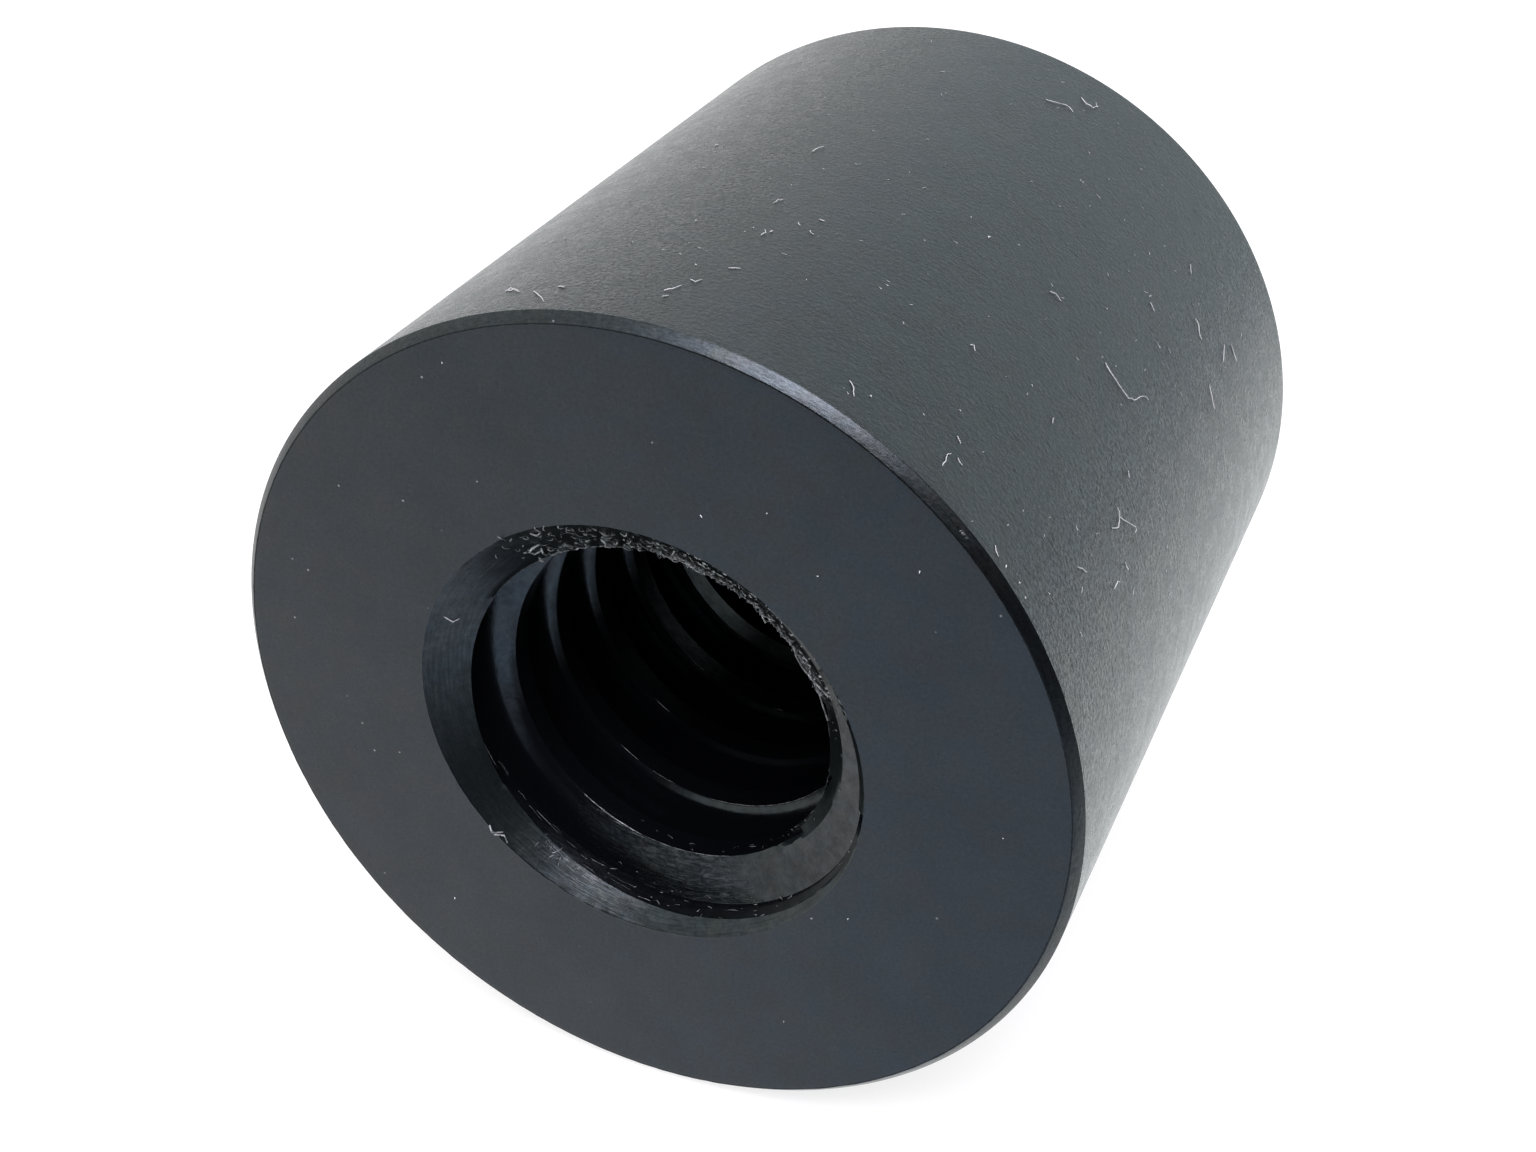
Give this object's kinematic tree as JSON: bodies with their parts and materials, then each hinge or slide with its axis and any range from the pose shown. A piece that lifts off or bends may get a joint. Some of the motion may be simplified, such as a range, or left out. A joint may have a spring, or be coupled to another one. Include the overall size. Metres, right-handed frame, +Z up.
{
  "type": "trapezoidal lead screw nut",
  "caption": "Plain round plastic lead screw nut with a right-hand trapezoidal thread, countersunk bore mouths and lightly chamfered outer edges.",
  "frame": {"origin": "on the screw axis, halfway between the two end faces", "axes": "+Y along the screw axis, from the front end face to the back one, the way a right-hand screw travels as it is driven in; +Z up, with the nut lying on its side as it sits on a horizontal screw"},
  "size_m": [0.06, 0.06, 0.06],
  "materials": {
    "black_plastic": "machined satin"
  },
  "bodies": {
    "root": {"lead_screw_nut": "black_plastic"}
  },
  "joints": []
}
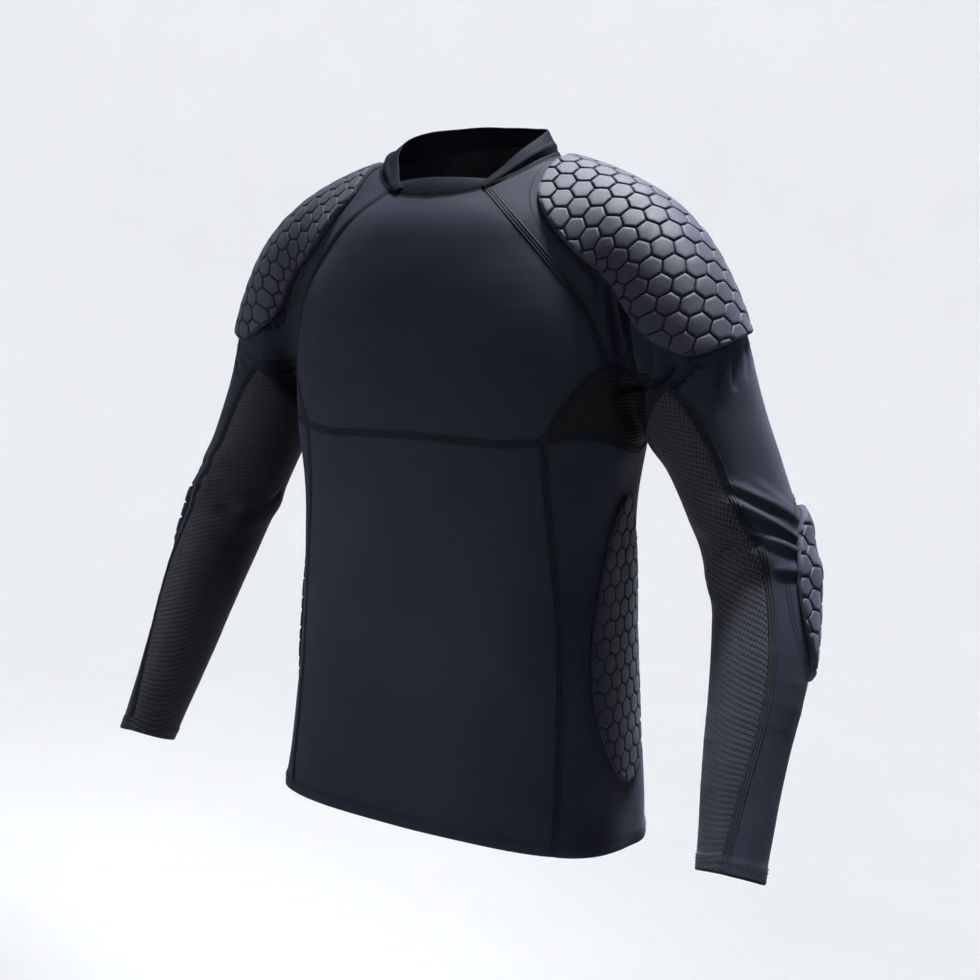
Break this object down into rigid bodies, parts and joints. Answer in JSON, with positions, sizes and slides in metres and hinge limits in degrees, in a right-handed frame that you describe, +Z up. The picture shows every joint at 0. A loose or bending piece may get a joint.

== == ==

§ **Exercise requirements**: Copy all of the data exactly.

§ **Written solution**:
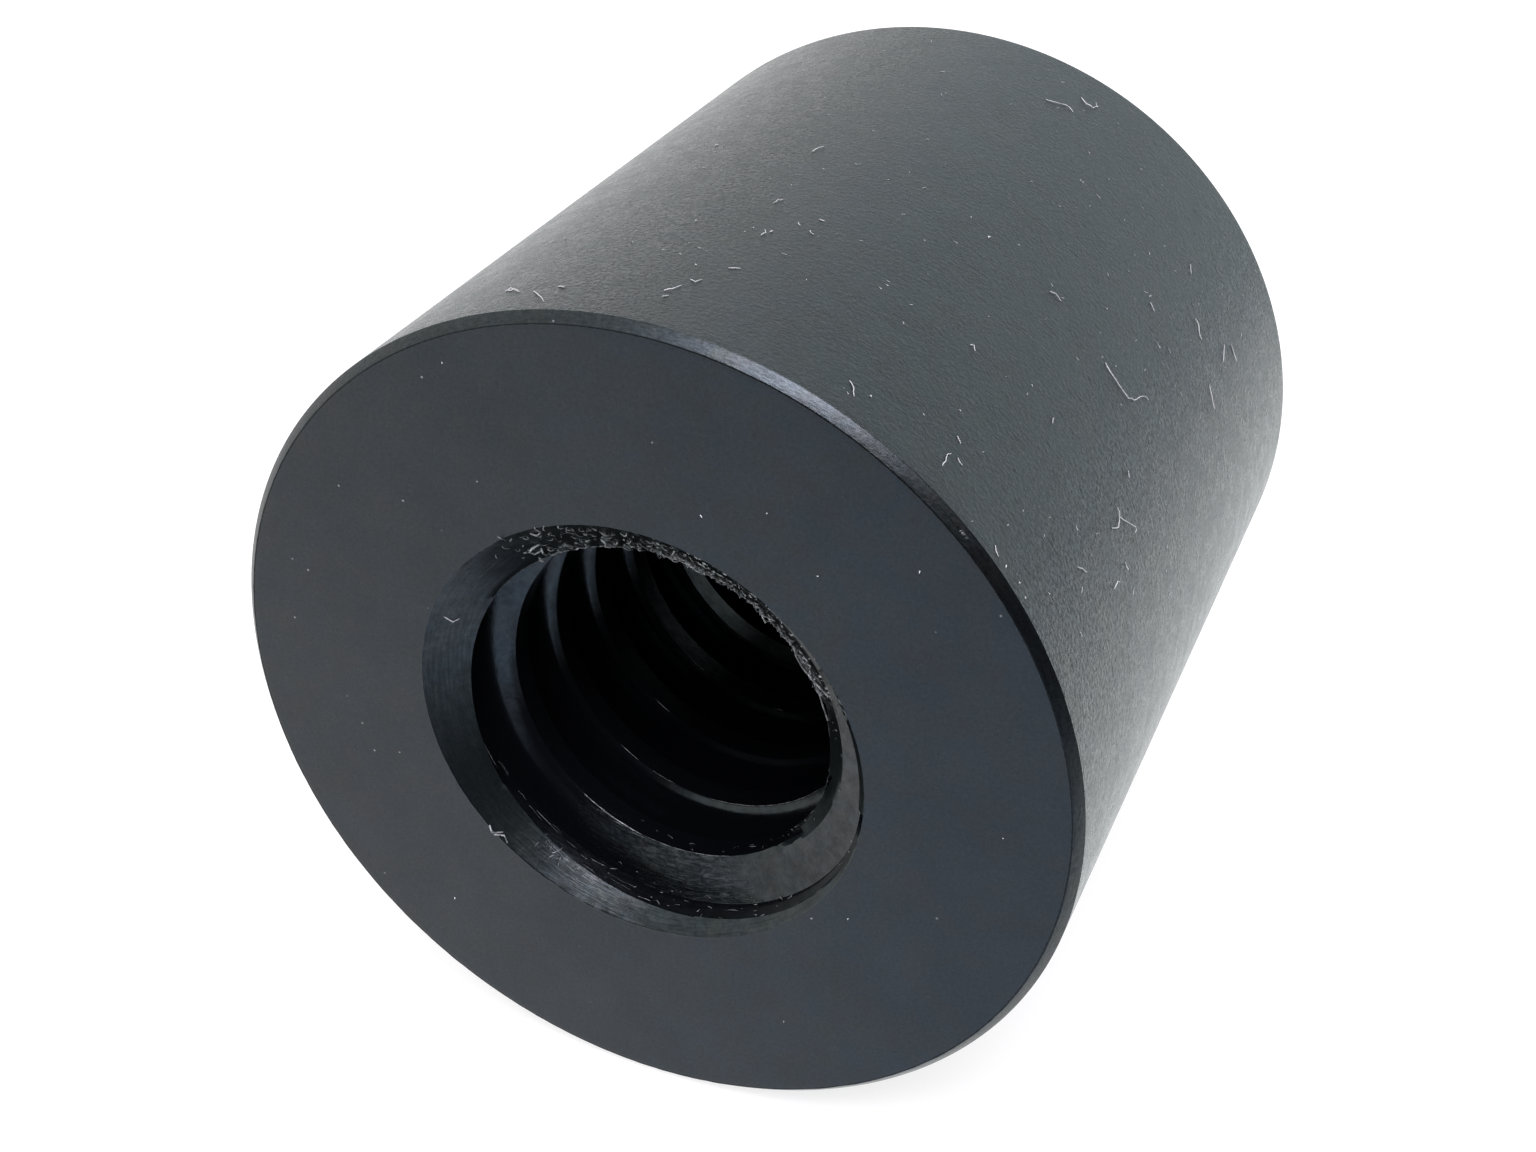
Give this object's kinematic tree as JSON: bodies with their parts and materials, then each hinge or slide with its axis and any range from the pose shown. A piece that lifts off or bends may get a joint. Some of the motion may be simplified, such as a range, or left out. A joint may have a spring, or be coupled to another one. Include the overall size. Metres, right-handed frame, +Z up.
{
  "type": "trapezoidal lead screw nut",
  "caption": "Plain round plastic lead screw nut with a right-hand trapezoidal thread, countersunk bore mouths and lightly chamfered outer edges.",
  "frame": {"origin": "on the screw axis, halfway between the two end faces", "axes": "+Y along the screw axis, from the front end face to the back one, the way a right-hand screw travels as it is driven in; +Z up, with the nut lying on its side as it sits on a horizontal screw"},
  "size_m": [0.06, 0.06, 0.06],
  "materials": {
    "black_plastic": "machined satin"
  },
  "bodies": {
    "root": {"lead_screw_nut": "black_plastic"}
  },
  "joints": []
}
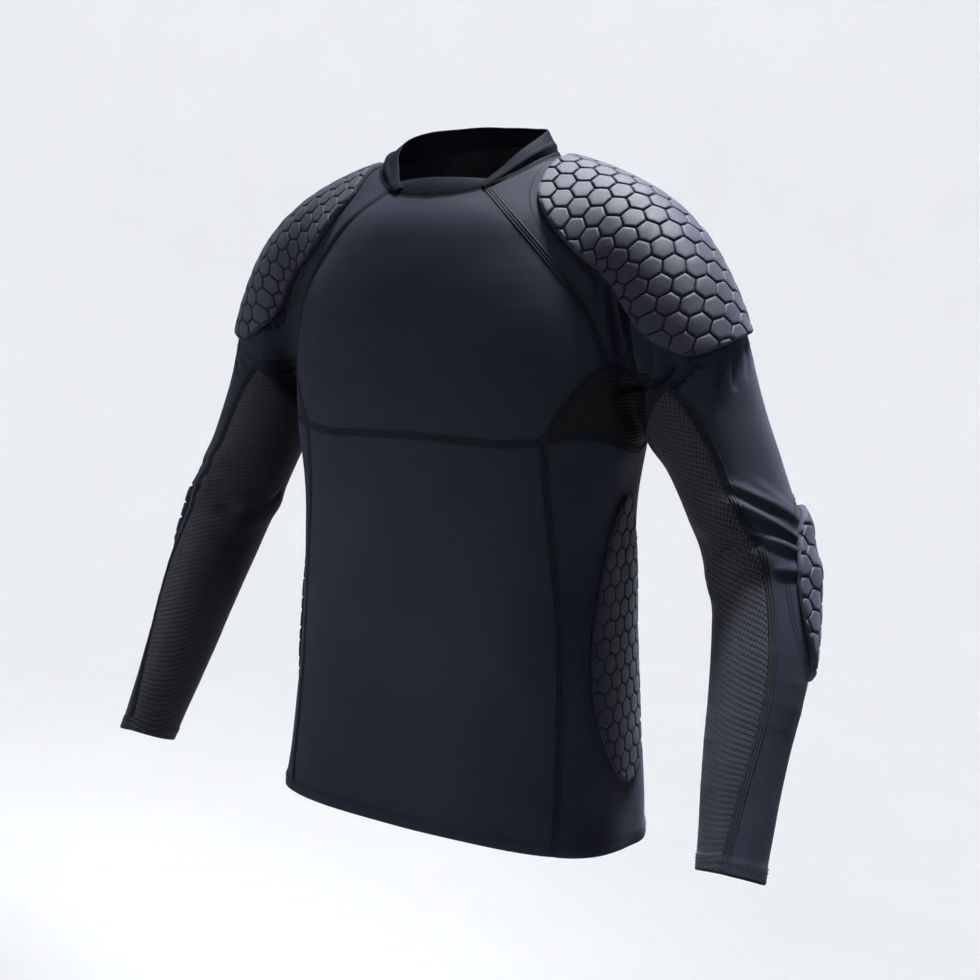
Break this object down into rigid bodies, parts and joints. Answer in JSON, with positions, sizes and slides in metres and hinge limits in degrees, in a right-handed frame that you describe, +Z up. The picture shows every joint at 0. A loose or bending piece may get a joint.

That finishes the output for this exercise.